GRAINING OUT.

The peculiar grain showing a condition of the surface which manifests itself after the job is finished arises from certain incompetent practices observed along in the early stages of painting, or from the use of wood not adapted to the needs of vehicle construction, as, for example, sappy or unseasoned wood. It is a principle of fine surfacing, substantiated by experience, that when a carriage body has been perfectly smoothed and leveled by the woodworker, it should be given a few hours, say four or five, before priming. This delay is to give the wood, subjected to unusual pressure during the surfacing process, an opportunity to expand and shape itself into a normal conformation. Upon high grade work it would be a good practice to first level thoroughly and set away in an unquestionably dry atmosphere for a few hours, and then have the woodworker apply a second sandpapering. Then after another interval of a few hours, prime thoroughly inside and out, top and bottom; in fact, wherever moisture might possibly find an entrance.

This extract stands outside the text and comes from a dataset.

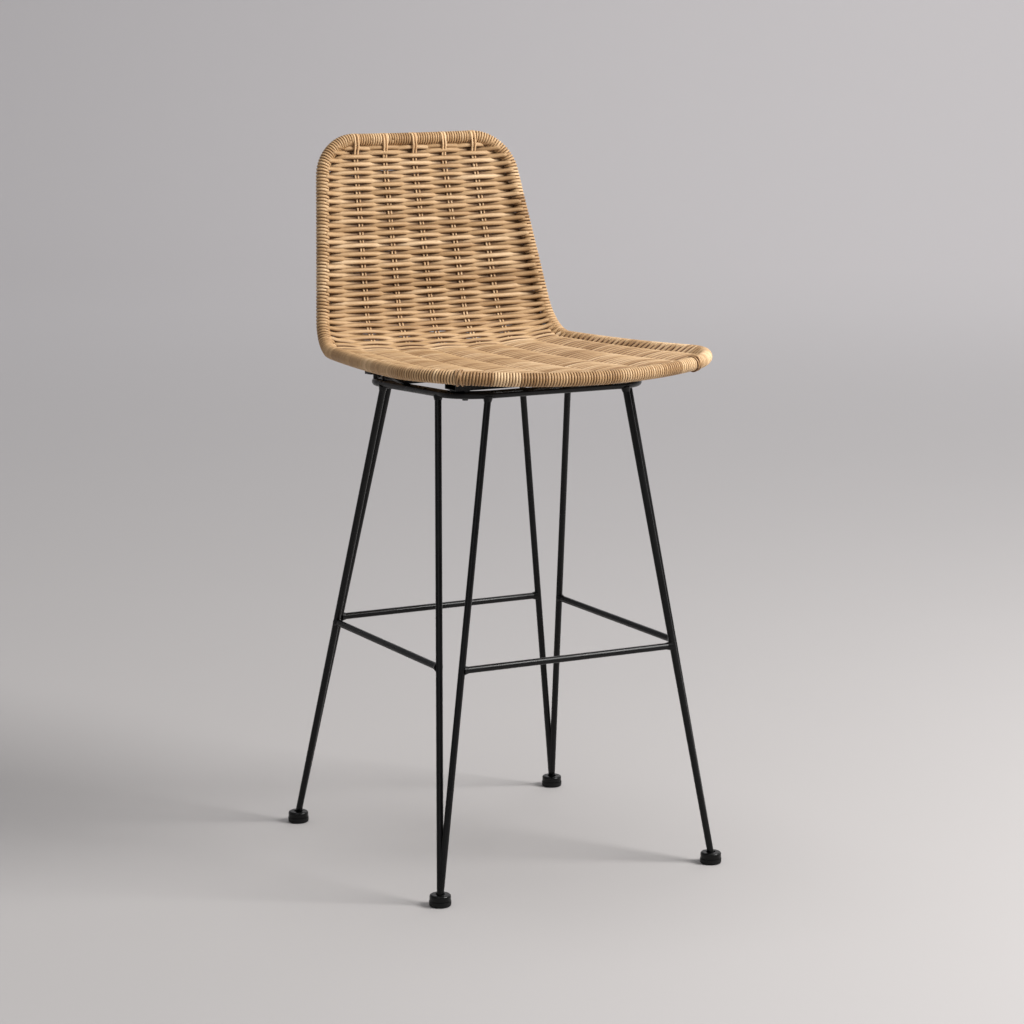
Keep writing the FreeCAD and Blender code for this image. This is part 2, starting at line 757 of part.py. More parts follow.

Graining out may come from priming too closely upon the completion of the woodworker's leveling process; or it may come from the dry wood having been exposed, after the surfacing process, to a "spell" of damp weather. The dry, porous timber absorbs enough wetness to raise the grain to such an extent that nothing short of a resurfacing will restore it to its normal smooth and perfect condition again. This wood, with its erect fibres or grain fairly visible to the eye upon a casual examination, if painted over and finished, dries out in time, and in doing so responds to the natural law of shrinkage.

Shrinkage involves a process whereby the priming, roughstuff, color, varnish, etc., apparently goes in while the grain of the wood goes out. Graining out is often due to a priming coat that is not given adequate time to dry hard and firm. This soft layer of rather slow drying pigment, if sealed from contact with the air prematurely, is a powerful inducement to grain showing. Spongy, porous roughstuff, deficient in resinous matter and weak in its binding property, is also often responsible for graining out. Good reliable priming, lead and roughstuff coats, allowed to dry thoroughly, each and all of them, arrest the graining out tendency. Improperly seasoned wood is a prolific producer of grained out surfaces.

Moisture confined under a body of paint and varnish is bound to make its exit right speedily, and this it does by voraciously sucking the paint and varnish material in and pushing the grain of the wood out.